Compatible with many other projects

  • Standard documentation system for many projects

  • Used in recent CodeRefinery lessons, for example

Minipres

Redirect to HTTPS

  • ReadTheDocs doesn’t natively do this for external domains

  • Done via Javascript

  • Can anyone improve?

Other output formats

  • Sphinx can output to PDF, single-page HTML, epub, manual pages, and more.

  • Can anyone think of a use for this?

Substitution extension

sphinx-gitstamp

Open questions

Pull requests or not?

  • When should we use pull requests? When should we push directly?

  • In practice both are fine, up to you to decide what you want

Sharing with other sites

  • We had this long-term plan to build scicomp.aalto.fi so that other sites could share our HPC tutorials and customize them to their sites.

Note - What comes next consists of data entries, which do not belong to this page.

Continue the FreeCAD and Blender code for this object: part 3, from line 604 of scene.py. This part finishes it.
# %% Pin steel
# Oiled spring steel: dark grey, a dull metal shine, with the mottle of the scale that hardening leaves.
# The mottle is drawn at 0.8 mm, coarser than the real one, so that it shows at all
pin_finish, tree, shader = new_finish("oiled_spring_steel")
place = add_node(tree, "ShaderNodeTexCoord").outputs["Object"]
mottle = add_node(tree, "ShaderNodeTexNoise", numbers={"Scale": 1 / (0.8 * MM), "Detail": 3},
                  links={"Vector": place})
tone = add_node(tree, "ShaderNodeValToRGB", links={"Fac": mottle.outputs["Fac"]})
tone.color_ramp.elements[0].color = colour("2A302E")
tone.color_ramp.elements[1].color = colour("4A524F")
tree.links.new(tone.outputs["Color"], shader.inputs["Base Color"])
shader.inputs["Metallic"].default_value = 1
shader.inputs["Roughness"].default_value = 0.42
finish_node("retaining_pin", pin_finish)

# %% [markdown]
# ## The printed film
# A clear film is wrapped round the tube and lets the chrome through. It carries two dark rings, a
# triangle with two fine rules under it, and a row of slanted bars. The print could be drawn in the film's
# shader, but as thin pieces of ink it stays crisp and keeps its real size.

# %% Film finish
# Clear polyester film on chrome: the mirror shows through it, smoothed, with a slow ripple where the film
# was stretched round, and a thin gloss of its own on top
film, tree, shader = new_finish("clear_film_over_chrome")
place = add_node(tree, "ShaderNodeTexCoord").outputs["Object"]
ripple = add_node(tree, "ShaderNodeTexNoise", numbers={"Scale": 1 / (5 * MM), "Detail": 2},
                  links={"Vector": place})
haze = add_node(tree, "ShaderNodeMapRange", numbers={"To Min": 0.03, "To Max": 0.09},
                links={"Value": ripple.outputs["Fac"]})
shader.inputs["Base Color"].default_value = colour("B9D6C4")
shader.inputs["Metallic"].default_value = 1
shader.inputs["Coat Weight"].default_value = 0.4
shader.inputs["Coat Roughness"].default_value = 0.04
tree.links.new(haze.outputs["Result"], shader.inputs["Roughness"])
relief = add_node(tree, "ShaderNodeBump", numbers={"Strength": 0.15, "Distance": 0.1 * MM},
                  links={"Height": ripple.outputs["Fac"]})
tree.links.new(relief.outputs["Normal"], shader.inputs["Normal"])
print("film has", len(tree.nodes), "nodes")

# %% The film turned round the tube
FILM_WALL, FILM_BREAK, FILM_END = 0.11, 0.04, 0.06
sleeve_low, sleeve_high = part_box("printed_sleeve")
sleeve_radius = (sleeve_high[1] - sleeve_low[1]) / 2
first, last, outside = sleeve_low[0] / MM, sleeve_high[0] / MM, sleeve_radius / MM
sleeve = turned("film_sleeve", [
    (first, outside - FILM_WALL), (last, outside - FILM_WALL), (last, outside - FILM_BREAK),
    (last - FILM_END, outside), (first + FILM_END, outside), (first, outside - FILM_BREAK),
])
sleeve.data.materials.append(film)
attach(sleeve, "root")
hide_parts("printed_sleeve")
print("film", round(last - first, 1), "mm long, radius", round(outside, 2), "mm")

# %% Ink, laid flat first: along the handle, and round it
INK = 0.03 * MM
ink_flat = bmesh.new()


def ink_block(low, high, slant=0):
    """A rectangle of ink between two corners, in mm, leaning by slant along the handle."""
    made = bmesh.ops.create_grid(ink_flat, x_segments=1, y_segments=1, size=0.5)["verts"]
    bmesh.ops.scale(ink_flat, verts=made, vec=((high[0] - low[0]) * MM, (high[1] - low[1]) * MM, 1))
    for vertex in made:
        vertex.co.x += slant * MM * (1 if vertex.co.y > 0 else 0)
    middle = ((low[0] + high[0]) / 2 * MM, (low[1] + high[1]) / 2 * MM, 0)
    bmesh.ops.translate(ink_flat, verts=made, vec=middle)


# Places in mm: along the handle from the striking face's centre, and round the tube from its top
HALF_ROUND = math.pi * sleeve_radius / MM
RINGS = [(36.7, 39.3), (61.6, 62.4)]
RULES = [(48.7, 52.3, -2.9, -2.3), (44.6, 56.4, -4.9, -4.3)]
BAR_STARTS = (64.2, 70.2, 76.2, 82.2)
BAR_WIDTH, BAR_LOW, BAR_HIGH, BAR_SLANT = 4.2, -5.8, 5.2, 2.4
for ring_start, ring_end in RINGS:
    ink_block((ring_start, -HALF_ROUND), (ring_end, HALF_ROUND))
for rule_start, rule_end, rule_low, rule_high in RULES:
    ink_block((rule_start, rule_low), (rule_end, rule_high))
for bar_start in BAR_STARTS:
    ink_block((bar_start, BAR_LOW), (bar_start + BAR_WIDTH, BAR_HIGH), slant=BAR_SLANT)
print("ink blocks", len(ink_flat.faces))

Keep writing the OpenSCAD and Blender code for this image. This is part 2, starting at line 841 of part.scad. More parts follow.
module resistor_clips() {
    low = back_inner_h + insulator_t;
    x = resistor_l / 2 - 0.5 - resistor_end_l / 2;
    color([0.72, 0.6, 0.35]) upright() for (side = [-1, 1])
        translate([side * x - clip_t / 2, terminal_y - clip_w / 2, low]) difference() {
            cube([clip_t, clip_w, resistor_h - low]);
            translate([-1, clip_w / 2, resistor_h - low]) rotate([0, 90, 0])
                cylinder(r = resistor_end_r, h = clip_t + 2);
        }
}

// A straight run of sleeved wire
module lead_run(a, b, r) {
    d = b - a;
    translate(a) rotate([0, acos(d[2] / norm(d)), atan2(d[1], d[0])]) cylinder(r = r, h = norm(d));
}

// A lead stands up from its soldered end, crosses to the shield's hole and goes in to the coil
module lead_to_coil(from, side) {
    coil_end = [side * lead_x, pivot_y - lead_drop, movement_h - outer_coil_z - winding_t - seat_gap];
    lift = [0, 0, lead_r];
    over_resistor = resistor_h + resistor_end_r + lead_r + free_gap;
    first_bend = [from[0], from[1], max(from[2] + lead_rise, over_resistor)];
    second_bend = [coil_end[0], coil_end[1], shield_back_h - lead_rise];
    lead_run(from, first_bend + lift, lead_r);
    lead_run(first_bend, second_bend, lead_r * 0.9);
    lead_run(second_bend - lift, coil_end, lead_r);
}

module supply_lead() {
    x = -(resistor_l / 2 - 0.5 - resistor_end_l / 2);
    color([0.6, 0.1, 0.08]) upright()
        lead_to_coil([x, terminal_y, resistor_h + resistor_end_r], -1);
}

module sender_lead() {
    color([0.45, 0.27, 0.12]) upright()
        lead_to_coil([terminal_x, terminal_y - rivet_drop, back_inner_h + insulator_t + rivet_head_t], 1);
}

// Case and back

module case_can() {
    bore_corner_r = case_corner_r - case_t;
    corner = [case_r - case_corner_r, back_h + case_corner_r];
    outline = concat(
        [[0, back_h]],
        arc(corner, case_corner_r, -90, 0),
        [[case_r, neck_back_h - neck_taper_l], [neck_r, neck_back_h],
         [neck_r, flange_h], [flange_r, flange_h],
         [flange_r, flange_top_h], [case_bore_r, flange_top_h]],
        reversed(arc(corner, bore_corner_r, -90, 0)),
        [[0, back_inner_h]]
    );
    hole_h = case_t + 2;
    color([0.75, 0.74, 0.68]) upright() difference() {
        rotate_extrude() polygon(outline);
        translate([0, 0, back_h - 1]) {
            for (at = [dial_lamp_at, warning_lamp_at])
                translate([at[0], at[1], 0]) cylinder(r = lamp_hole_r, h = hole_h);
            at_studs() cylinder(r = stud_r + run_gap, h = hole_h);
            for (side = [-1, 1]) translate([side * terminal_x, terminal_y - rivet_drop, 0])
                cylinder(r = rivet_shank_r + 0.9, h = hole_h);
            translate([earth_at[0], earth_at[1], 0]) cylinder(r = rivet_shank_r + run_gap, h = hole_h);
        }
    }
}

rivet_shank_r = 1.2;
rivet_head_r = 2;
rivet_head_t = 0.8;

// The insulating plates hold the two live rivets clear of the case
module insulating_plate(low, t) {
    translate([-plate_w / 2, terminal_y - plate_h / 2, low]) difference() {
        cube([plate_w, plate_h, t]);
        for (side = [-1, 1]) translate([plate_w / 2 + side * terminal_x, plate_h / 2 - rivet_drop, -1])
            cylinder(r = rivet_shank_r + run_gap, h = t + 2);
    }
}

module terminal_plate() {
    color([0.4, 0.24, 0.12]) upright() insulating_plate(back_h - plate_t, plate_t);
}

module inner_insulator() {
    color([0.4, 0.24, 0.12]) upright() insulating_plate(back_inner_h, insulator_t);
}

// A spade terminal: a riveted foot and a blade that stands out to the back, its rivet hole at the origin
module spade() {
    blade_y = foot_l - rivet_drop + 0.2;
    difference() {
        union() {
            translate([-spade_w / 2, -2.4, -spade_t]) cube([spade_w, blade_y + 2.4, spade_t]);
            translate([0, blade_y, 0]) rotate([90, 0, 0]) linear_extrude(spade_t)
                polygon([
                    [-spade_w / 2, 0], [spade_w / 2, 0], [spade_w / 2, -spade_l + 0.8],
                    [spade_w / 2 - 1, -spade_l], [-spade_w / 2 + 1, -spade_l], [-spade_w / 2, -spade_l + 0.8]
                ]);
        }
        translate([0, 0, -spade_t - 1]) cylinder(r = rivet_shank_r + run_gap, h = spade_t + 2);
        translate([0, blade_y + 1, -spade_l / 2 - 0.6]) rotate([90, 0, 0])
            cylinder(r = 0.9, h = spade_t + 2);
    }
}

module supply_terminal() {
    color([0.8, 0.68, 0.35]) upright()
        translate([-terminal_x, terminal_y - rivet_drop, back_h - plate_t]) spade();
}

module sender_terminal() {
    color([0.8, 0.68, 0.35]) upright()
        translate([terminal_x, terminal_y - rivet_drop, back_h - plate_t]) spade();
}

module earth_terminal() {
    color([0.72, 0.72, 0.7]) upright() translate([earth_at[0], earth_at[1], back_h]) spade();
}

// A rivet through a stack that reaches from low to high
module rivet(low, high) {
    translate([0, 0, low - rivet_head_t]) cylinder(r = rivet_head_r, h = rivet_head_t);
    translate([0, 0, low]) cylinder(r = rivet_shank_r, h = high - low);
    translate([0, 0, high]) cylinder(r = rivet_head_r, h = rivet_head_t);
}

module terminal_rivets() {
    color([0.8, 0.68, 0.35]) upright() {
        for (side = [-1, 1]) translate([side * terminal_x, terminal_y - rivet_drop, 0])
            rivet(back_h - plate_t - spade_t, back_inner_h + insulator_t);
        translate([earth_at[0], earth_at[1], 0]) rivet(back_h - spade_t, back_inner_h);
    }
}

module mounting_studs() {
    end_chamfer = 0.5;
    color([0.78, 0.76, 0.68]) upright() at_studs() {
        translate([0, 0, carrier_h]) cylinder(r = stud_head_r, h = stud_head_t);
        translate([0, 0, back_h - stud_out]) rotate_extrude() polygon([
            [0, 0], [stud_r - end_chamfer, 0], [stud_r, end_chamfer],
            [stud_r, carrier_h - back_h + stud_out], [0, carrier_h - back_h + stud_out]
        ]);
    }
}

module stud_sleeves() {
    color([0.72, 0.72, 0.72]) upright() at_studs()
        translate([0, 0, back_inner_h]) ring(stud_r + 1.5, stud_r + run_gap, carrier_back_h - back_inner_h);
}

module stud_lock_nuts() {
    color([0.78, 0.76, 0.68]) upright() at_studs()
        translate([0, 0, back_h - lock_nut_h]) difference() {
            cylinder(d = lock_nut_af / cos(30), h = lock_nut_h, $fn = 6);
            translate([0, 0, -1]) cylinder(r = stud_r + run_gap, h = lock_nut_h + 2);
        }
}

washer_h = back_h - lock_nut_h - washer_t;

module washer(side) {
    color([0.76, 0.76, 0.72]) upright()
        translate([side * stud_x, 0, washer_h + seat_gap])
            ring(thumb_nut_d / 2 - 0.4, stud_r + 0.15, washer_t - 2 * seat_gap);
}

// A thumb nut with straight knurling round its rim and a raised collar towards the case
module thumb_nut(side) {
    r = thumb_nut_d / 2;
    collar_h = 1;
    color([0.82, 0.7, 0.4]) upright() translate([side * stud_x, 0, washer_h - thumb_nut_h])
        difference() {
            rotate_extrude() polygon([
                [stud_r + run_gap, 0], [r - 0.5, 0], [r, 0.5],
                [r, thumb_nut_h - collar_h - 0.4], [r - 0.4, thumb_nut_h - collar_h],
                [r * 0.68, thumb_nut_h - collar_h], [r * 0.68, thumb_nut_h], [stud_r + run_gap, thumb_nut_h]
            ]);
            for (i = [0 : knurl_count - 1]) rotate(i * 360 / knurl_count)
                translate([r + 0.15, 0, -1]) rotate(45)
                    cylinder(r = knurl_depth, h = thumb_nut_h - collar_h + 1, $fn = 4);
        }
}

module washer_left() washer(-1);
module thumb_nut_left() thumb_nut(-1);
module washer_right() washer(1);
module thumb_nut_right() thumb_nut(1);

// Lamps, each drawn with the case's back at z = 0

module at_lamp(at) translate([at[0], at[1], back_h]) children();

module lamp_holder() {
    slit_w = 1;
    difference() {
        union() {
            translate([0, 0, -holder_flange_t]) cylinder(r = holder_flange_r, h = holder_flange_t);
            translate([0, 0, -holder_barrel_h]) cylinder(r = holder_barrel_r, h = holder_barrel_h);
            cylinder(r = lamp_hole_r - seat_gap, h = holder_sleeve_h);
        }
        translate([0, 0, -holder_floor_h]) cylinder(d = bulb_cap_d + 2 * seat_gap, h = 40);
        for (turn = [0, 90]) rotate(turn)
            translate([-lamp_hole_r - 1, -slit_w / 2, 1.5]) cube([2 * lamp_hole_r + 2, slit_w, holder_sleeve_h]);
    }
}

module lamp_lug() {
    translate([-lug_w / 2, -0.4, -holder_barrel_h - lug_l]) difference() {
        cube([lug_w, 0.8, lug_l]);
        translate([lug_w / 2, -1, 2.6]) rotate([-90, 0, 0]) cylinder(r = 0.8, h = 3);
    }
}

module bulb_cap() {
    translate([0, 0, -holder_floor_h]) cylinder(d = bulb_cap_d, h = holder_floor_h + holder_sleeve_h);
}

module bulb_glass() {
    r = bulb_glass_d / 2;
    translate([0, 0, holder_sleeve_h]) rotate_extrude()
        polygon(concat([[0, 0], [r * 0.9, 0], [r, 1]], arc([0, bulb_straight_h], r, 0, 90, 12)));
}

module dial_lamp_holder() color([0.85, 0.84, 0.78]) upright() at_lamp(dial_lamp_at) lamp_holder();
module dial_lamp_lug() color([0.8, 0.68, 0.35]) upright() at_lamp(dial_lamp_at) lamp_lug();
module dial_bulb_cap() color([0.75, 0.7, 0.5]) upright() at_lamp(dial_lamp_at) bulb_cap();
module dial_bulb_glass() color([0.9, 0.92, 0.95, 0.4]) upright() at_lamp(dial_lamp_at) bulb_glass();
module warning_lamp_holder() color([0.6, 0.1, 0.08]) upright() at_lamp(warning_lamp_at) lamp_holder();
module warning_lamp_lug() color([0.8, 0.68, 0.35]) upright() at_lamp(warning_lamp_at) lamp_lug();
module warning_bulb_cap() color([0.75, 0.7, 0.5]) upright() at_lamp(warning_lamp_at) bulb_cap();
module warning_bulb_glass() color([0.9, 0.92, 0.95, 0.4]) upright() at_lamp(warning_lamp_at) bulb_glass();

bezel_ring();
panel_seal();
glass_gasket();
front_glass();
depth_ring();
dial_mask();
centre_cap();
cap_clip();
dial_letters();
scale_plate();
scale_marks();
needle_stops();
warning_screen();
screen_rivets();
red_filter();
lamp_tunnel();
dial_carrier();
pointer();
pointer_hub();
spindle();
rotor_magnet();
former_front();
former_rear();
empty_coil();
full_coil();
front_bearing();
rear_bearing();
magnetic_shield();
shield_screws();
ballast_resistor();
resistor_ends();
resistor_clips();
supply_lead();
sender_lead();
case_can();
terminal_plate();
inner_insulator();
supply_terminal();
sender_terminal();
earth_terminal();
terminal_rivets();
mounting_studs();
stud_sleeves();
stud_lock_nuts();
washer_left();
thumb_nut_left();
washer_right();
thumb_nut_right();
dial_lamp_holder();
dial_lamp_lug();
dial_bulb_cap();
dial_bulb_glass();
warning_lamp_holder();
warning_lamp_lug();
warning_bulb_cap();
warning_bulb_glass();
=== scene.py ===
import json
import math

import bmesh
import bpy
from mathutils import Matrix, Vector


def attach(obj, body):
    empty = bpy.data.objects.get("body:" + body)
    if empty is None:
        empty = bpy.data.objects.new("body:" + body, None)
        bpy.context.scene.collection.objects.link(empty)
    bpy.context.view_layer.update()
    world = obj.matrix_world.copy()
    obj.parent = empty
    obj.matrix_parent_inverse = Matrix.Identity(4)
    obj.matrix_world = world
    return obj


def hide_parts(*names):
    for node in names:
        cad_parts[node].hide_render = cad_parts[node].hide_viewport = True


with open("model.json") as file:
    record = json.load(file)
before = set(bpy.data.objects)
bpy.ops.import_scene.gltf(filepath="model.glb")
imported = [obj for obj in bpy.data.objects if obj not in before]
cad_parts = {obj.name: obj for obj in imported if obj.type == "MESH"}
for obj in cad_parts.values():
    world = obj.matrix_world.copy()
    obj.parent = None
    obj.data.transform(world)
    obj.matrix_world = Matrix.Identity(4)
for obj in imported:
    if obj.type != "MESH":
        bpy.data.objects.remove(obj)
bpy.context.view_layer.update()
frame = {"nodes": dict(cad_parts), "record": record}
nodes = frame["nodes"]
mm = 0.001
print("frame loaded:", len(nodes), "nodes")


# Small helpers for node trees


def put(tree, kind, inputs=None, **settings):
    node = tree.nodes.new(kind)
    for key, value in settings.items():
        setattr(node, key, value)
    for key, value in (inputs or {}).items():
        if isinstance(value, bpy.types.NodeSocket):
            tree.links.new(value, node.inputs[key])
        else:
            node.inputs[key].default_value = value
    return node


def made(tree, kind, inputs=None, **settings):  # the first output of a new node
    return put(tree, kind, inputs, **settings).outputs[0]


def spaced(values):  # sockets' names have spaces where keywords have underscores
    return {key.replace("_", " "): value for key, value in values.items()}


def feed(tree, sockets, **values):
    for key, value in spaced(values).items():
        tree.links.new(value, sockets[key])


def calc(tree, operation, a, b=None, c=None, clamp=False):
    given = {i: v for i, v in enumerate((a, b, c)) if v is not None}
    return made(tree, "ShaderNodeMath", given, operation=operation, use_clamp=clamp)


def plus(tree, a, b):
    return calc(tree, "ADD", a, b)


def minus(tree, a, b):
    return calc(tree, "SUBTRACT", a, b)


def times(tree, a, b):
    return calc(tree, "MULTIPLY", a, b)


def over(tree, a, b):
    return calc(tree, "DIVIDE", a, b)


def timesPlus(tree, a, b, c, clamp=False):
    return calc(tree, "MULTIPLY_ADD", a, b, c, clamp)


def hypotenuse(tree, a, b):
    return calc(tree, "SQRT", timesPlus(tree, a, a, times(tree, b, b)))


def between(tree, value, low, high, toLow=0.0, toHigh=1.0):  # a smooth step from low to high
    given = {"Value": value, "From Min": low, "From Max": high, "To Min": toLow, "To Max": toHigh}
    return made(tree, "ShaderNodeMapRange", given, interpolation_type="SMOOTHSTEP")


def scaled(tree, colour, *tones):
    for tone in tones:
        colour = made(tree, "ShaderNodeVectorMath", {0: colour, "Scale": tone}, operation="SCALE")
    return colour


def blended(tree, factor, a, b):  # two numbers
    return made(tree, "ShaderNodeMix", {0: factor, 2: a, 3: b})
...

  • sphinx_ext_substitution (written by rkdarst) could make this easier

  • This has not yet been done, and by now scicomp-docs is so complex I’m not sure if that if it is a reasonable thing to do.

Others at Aalto can use scicomp.aalto.fi

  • Should we encourage others to join our project here?

Testable docs

  • Our dream would be to make examples in a testable form, where one can automatically run them all and find errors.

  • For example, this python-openmp example includes everything needed to submit and run the file.

  • Can this be automatically tested? A bit too complex for the typical doctest.

Integrated HPC-examples

Don’t use ReadTheDocs anymore?

  • Github Pages or other hosting sites would work instead of ReadTheDocs now.

How can we keep things up to date?

  • Requires continuous work, like any docs.

  • What should the threshold be for removing old material?

  • The sphinx-dust extension to remind us to look at pages?

  • We clearly need to think about this more.

Visitor stats

  • ReadTheDocs provides limited stats based on web server logs

  • rkdarst is against detailed web tracking

  • Can we find a way to get both?

Building a community

  • How can we get more people to contribute?